Diese ältere römische Kursive (Taf. I c, 166 n. Chr. Vgl. auch Tafel VI und VII) ist noch Majuskel, enthält aber gerade in ihren ältesten Bestandteilen schon einzelne Minuskelformen (b, d, h). Zur reinen Minuskel wird die Verkehrsschrift in der jüngeren römischen Kursive (Taf. I d), die aus dem 6. Jahrh. unserer Zeitrechnung überliefert ist. Sie ist Minuskel, indem sie das System der Ober- und Unterlängen aufnimmt und weiterführt, und ist zugleich ausgesprochene Kursive, indem sie reichlichen Gebrauch macht von Ligatur, der Verbindung der Buchstaben unter einander, in einem Maße, das die einzelnen Schriftzeichen vielfach fast unkenntlich werden läßt (Taf. XXIV a).

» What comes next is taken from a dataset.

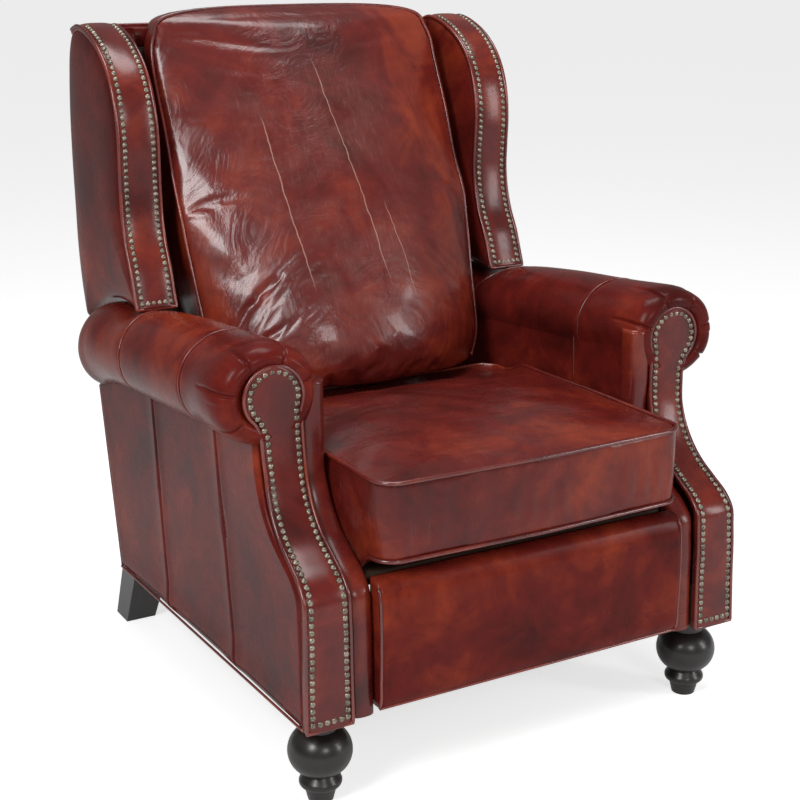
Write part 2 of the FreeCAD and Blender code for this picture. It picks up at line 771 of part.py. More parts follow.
def spring_set(name, count, span, start, along, length):
    """Zigzag springs side by side."""
    springs = []
    for number in range(count):
        x = span * ((number + 0.5) / count - 0.5)
        springs.append(zigzag(start + Vector(x, 0, 0), along, length))
    solid(name, Part.makeCompound(springs))


def springs():
    """Zigzag springs under the seat deck and behind the back cushion."""
    wire = value("spring_wire")
    gap = value("contact")
    front = value("seat_rail_front + rail_thick") + gap
    length = value("seat_rail_rear - rail_thick") - gap - front
    level = value("seat_rail_high") - wire - gap
    spring_set("seat_springs", int(value("seat_springs")), 2 * value(RAIL_IN),
               at(front, level), DEEP, length)
    low = value("back_rail_low + back_rail_tall") + gap
    high = value("post_top") - gap
    foot = at(back_plane(low) + 8, low)
    head = at(back_plane(high) + 8, high)
    along = head.sub(foot)
    length = along.Length
    along.normalize()
    inner = value(FRAME_PLATE_IN) - value("play") - value("steel") - value("post_thick")
    spring_set("back_springs", int(value("back_springs")), 2 * inner, foot, along, length)


def turned_leg(side):
    """A turned bun leg: small foot, collar, ball and neck."""
    name = side_name("front_leg", side)
    body = doc.addObject("PartDesign::Body", name)
    sketch = body.newObject("Sketcher::SketchObject", f"{name}_profile")
    support = next(f for f in body.Origin.OriginFeatures if f.Role == "XZ_Plane")
    sketch.AttachmentSupport = [(support, "")]
    sketch.MapMode = "FlatFace"
    ball = value("leg_ball")
    centre = value("leg_ball_z")
    foot = value("leg_foot")
    neck = value("leg_neck")
    top = value("skirt_bottom")
    collar = value("leg_foot + 8")
    low = centre - 0.76 * ball
    high = centre + 0.72 * ball
    steps = [((0, 0), (foot - 5, 0)), ((foot - 5, 0), (foot, 20)), ((foot, 20), (collar - 2, 24)),
             ((collar - 2, 24), (collar, 30), (collar - 2, 35)), ((collar - 2, 35), (foot, low)),
             ((foot, low), (ball, centre), (neck, high)), ((neck, high), (neck, top)),
             ((neck, top), (0, top)), ((0, top), (0, 0))]
    for step in steps:
        spots = [Vector(u, v, 0) for u, v in step]
        curve = Part.LineSegment(*spots) if len(spots) == 2 else Part.Arc(*spots)
        sketch.addGeometry(curve, False)
    turn = body.newObject("PartDesign::Revolution", f"{name}_turning")
    turn.Profile = sketch
    turn.ReferenceAxis = (sketch, ["V_Axis"])
    turn.Angle = 360
    sketch.Visibility = False
    place(body, (f"{side[1]} * leg_x", "front_plane + leg_setback", "0"))
    keep(body, name)


def rear_leg(side):
    """A plain tapered rear leg that rakes backwards."""
    wide = value("rear_leg_wide") / 2
    deep = value("rear_leg_deep") / 2

    def ring(setback, height, share):
        corners = [at(setback + v * deep * share, height, value("rear_leg_x") + u * wide * share)
                   for u, v in ((-1, -1), (1, -1), (1, 1), (-1, 1))]
        return Part.makePolygon(corners + [corners[0]])

    leg = Part.makeLoft([ring(value("rear_leg_foot"), 0, 0.86),
                         ring(value("rear_leg_top"), value("skirt_bottom") - 20, 1.0)], True, True)
    solid(side_name("rear_leg", side), mirror(leg, side[1]))


def drilled_plate(inner, low, high, spots, radius):
    """A steel plate between two corners with pin holes, on the right side."""
    steel = value("steel")
    plate = Part.makeBox(steel, high.y - low.y, high.z - low.z, Vector(inner, low.y, low.z))
    for setback, height in spots:
        plate = plate.cut(Part.makeCylinder(radius, steel, at(setback, height, inner), ACROSS))
    return plate


def frame_pieces():
    """The fixed frame: side rails, cross rails, posts and the plates that carry the links."""
    inner = "arm_inner"
    for side in SIDES:
        name = side_name("side_rail", side)
        keep(mirrored_block(name, side[1],
                            (inner, "front_plane + side_rail_front", "side_rail_low"),
                            (f"{inner} + rail_thick", "front_plane + arm_rear_foot - 8",
                             "side_rail_high")), name)
    arm_posts()
    leg_blocks()
    plate_in = value(FRAME_PLATE_IN)
    low = value("cross_rail_high + 2")
    height = value("swing_height")
    spots = [value("swing_front"), value("swing_rear")]
    pair("link_plates", drilled_plate(plate_in, at(spots[0] - 26, low),
                                      at(spots[1] + 26, height + 22),
                                      [(spot, height) for spot in spots], value("pin")))
    pivot = value("pivot_setback")
    height = value("pivot_height")
    pair("back_hinge_plates", drilled_plate(plate_in, at(pivot - 26, low),
                                            at(pivot + 26, height + 22),
                                            [(pivot, height)], value("pin")))
    for name, setback in (("front_cross_rail", "front_cross"), ("rear_cross_rail", "rear_cross")):
        keep(block(name, (f"-{inner}", f"front_plane + {setback}", "side_rail_low"),
                   (inner, f"front_plane + {setback} + rail_thick", "cross_rail_high")), name)


def arm_upholstery():
    roll = roll_shape()
    pillar = arm_pillar_shape()
    inside = inside_arm_shape(roll, pillar)
    for side in SIDES:
        sign = side[1]
        arm_facing(side)
        arm_nails(side)
        solid(side_name("arm_roll", side), mirror(roll, sign))
        solid(side_name("outside_arm", side), mirror(outside_arm_shape(roll), sign))
        solid(side_name("inside_arm", side), mirror(inside, sign))
        solid(side_name("arm_front_roll", side), mirror(pillar, sign))


def seat_pieces():
    """The seat carriage that swings on four links."""
    for side in SIDES:
        sign = side[1]
        name = side_name("seat_rail", side)
        rail = mirrored_block(f"{name}_wood", sign,
                              (RAIL_IN, "front_plane + seat_rail_front", "seat_rail_low"),
                              (RAIL_OUT, "front_plane + seat_rail_rear", "seat_rail_high"))
        hole = side_rod(f"{name}_hole", sign, RAIL_IN, "rail_thick", "lift_setback",
                        "lift_height", "pin")
        keep(drilled(name, rail, [hole]), name)
    low = value("swing_height") - SWING_DOWN
    spots = [value("swing_front") + SWING_BACK, value("swing_rear") + SWING_BACK]
    pair("seat_plates", drilled_plate(value(RAIL_OUT), at(spots[0] - 22, low - 16),
                                      at(spots[1] + 22, value("seat_rail_high") - 12),
                                      [(spot, low) for spot in spots], value("pin")))
    keep(block("seat_front_rail",
               (f"-{RAIL_IN}", "front_plane + seat_rail_front", "seat_rail_high - rail_thick"),
               (RAIL_IN, "front_plane + seat_rail_front + rail_thick", "seat_rail_high")),
         "seat_front_rail")
    keep(block("seat_rear_rail",
               (f"-{RAIL_IN}", "front_plane + seat_rail_rear - rail_thick",
                "seat_rail_high - 2 * rail_thick"),
               (RAIL_IN, "front_plane + seat_rail_rear", "seat_rail_high")), "seat_rear_rail")
    keep(block("seat_deck", (f"-{RAIL_OUT} + 6", "front_plane + deck_front", "seat_rail_high"),
               (f"{RAIL_OUT} - 6", "front_plane + seat_tail", "seat_rail_high + deck_thick")),
         "seat_deck")
    seat_cushion()


def swing_links():
    """The four hanging links that carry the seat, with a tube across the rear pair."""
    for name, setback in (("front_swing_links", "swing_front"), ("rear_swing_links", "swing_rear")):
        pair(name, link(LINK_IN, value(setback), value("swing_height"), value("swing_lean"),
                        "swing_reach"))
    low = value("swing_height") - SWING_DOWN
    pins("frame_link_pins", LINK_IN + " - 0.5", "2 * steel + play + 0.5",
         [(value("swing_front"), value("swing_height")), (value("swing_rear"), value("swing_height"))])
    pins("seat_link_pins", RAIL_OUT, "2 * steel + play + 0.5",
         [(value("swing_front") + SWING_BACK, low), (value("swing_rear") + SWING_BACK, low)])
    pins("back_pivot_pins", LINK_IN + " - 0.5", "2 * steel + play + 0.5",
         [(value("pivot_setback"), value("pivot_height"))])


def leg_rest():
    """The leg rest: padded board, brackets and a pair of folding links on each side."""
    step = "(steel + play)"
    first = f"({RAIL_IN} - {step})"
    second = f"({RAIL_IN} - 2 * {step})"
    third = f"({RAIL_IN} - 3 * {step})"
    knee = LINK_KNEE
    spot = value("board_pivot")
    height = value("lift_height")
    pair("legrest_rear_links", link(first, value("lift_setback"), height, -LIFT_ANGLE,
                                    "lift_reach"))
    pair("legrest_front_links", link(second, spot, height, LIFT_ANGLE, "lift_reach"))
    back = value("rest_face + rest_pad + rest_board")
    plate = polygon_face([at(back, height - 34), at(spot + 6, height - 14), at(spot + 13, height),
                          at(spot + 6, height + 14), at(back, height + 34)])
    plate = plate.extrude(Vector(value("steel"), 0, 0))
    plate = plate.cut(Part.makeCylinder(value("pin"), value("steel"), at(spot, height), ACROSS))
    plate.translate(Vector(value(third), 0, 0))
    pair("legrest_brackets", plate)
    middle = at((value("lift_setback") + knee[0]) / 2, (height + knee[1]) / 2, -value(first))
    solid("legrest_cross_tube", Part.makeCylinder(value("tube"), 2 * value(first), middle, ACROSS))
    pins("legrest_seat_pins", first, f"{step} + rail_thick",
         [(value("lift_setback"), value("lift_height"))])
    pins("legrest_knee_pins", second, f"{step} + steel", [knee])
    pins("legrest_board_pins", third, f"{step} + steel",
         [(value("board_pivot"), value("lift_height"))])
    inner = "(rest_half - 12)"
    back = "front_plane + rest_face + rest_pad"
    keep(block("legrest_board", (f"-{inner}", back, "rest_low + 8"),
               (inner, f"{back} + rest_board", "rest_high - 14")), "legrest_board")
    face = value("rest_face")
    deep = face + value("rest_pad")
    low = value("rest_low")
    top = value("rest_high")
    edge = chain([(at(deep, low), at(face + 6, low)),
                  (at(face + 6, low), at(face + 2, low + 2), at(face, low + 6)),
                  (at(face, low + 6), at(face - 3, (low + top) / 2), at(face + 3, top - 16)),
                  (at(face + 3, top - 16), at(face + 10, top - 4), at(face + 22, top)),
                  (at(face + 22, top), at(deep, top)), (at(deep, top), at(deep, low))])
    pad = Part.Face(edge).extrude(Vector(2 * value("rest_half"), 0, 0))
    pad.translate(Vector(-value("rest_half"), 0, 0))
    solid("legrest_pad", pad)


def back_pieces():
    """The reclining back: posts, rails, wings, outside panel and cushion."""
    wing = wing_shape()
    for side in SIDES:
        solid(side_name("wing", side), mirror(wing, side[1]))
        wing_facing(side)
    back_frame()
    outside_back()
    back_cushion()


def build():
    for side in SIDES:
        turned_leg(side)
        rear_leg(side)
    frame_pieces()
    arm_upholstery()
    seat_pieces()
    swing_links()
    leg_rest()
    back_pieces()
    springs()


build()
doc.recompute()

for item in doc.Objects:
    if "Invalid" in item.State or "Error" in item.State:
        raise RuntimeError(f"{item.Name} failed: {item.State}")
for item in NODES:
    if item.Shape.isNull() or not item.Shape.isValid():
        raise RuntimeError(f"{item.Label} has no valid shape")

os.makedirs("parts", exist_ok=True)
for item in NODES:
    item.Shape.exportStep(f"parts/{item.Label}.step")
print(len(NODES), "nodes written")
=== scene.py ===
import json
import math

import bpy
import numpy as np
from bpy.props import FloatProperty, FloatVectorProperty, IntProperty, PointerProperty
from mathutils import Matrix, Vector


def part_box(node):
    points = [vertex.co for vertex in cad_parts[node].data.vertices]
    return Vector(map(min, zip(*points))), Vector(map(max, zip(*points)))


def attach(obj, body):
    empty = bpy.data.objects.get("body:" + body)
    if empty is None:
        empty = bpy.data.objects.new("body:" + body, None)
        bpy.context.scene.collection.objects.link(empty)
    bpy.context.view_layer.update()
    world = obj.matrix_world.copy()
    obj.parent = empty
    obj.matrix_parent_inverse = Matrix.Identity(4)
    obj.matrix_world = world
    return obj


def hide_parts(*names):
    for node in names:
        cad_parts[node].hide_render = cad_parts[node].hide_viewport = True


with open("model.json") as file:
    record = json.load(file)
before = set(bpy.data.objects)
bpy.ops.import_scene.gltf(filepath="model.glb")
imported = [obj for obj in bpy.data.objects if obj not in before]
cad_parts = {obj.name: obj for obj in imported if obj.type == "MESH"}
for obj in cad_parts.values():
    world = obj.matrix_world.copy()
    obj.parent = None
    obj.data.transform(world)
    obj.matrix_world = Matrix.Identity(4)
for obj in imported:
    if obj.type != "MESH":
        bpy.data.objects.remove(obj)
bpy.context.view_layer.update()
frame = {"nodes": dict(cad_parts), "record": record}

bl_info = {
    "name": "Wingback recliner",
    "version": (1, 0, 0),
    "blender": (4, 5, 0),
    "location": "View3D > Sidebar > Recliner",
    "description": "Dresses the recliner's frame in leather, welts, nail heads and turned legs",
    "category": "Object",
}

SIDES = (("L", -1.0), ("R", 1.0))
MM = 0.001
FRONT = -0.455
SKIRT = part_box("arm_facing_R")[0].z


def smooth(low, high, value):
    """Smooth step from 0 at low to 1 at high."""
    share = np.clip((value - low) / (high - low), 0.0, 1.0)
    return share * share * (3 - 2 * share)


def run_along(line):
    """The running length at each point of a line, from 0."""
    return np.r_[0, np.cumsum(np.linalg.norm(np.diff(line, axis=0), axis=1))]


def curve(points, share):
    """A smooth curve through points, read at shares 0..1 of its chord length (cubic by nodes)."""
    points = np.asarray(points, float)
    chord = run_along(points)
    chord /= chord[-1]
    slope = np.gradient(points, chord, axis=0)
    index = np.clip(np.searchsorted(chord, share, side="right") - 1, 0, len(points) - 2)
    span = (chord[index + 1] - chord[index])[:, None]
    local = ((share - chord[index])[:, None]) / span
    start, end = points[index], points[index + 1]
    lead, trail = slope[index] * span, slope[index + 1] * span
    return ((2 * local ** 3 - 3 * local ** 2 + 1) * start + (local ** 3 - 2 * local ** 2 + local) * lead
            + (3 * local ** 2 - 2 * local ** 3) * end + (local ** 3 - local ** 2) * trail)


def drawn(points, count=200):
    """The smooth curve through points, as a line of count points."""
    return curve(points, np.linspace(0, 1, count))


def read_at(spots, run, line):
    """Points of a line at given running lengths."""
    return np.stack([np.interp(spots, run, column) for column in line.T], 1)


def even(points, count):
    """Points at even steps along a line."""
    run = run_along(points)
    return read_at(np.linspace(0, run[-1], count), run, points)


def grid(x, y, z):
    """Points from three coordinates, each stretched to the shape that they share."""
    return np.stack(np.broadcast_arrays(x, y, z), -1)


def between(first, last, share):
    """Rows that run from one column of values to another."""
    return first[:, None] + (last - first)[:, None] * share


def signed_power(value, power):
    """A power that keeps its base's sign."""
    return np.sign(value) * np.abs(value) ** power


def dip(value, place, width):
    """A soft bell of height 1 about a place."""
    return np.exp(-((value - place) / width) ** 2)


def slabs(outline, middle, rings):
    """Upright rings side by side: for each (x, share) the outline, shrunk about its middle."""
    shapes = [(x, middle + (outline - middle) * share) for x, share in rings]
    return np.array([grid(x, FRONT + shape[:, 0], shape[:, 1]) for x, shape in shapes])


def flip(points, sign):
    """The right side's points, mirrored for the left side."""
    return points * np.array([sign, 1.0, 1.0])


def read_points(mesh):
    """A mesh's points, one row each."""
    points = np.empty(len(mesh.vertices) * 3)
    mesh.vertices.foreach_get("co", points)
    return points.reshape(-1, 3)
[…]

Wie nahe die Unciale als reine Schreibschrift ungeachtet ihres Majuskelcharakters der Kursive und der Minuskel steht, zeigt sich auch darin, daß sie früh mit beiden gemischt wird. Das Alphabet, das man als Halbunciale (Taf. I f, 6. Jahrh.) bezeichnet, ist reine Minuskel und man kann zweifelhaft sein, ob die dem Uncialcharakter am nächsten stehenden Buchstaben in Wirklichkeit nicht doch unmittelbar aus der Kursive stammen. Nur die Gestalt des M spricht für Entstehung aus der Unciale. Das Verdienst dieser Schriftform der Halbunciale ist, daß sie den ersten konsequenten Versuch macht, das Verhältnis der Ober- und Unterlängen zu regeln, das Vierlinienschema herzustellen, das die älteren Schriften noch nicht erreicht hatten. Wie sehr durch die damit gegebene Gliederung die Lesbarkeit gefördert wurde, liegt auf der Hand.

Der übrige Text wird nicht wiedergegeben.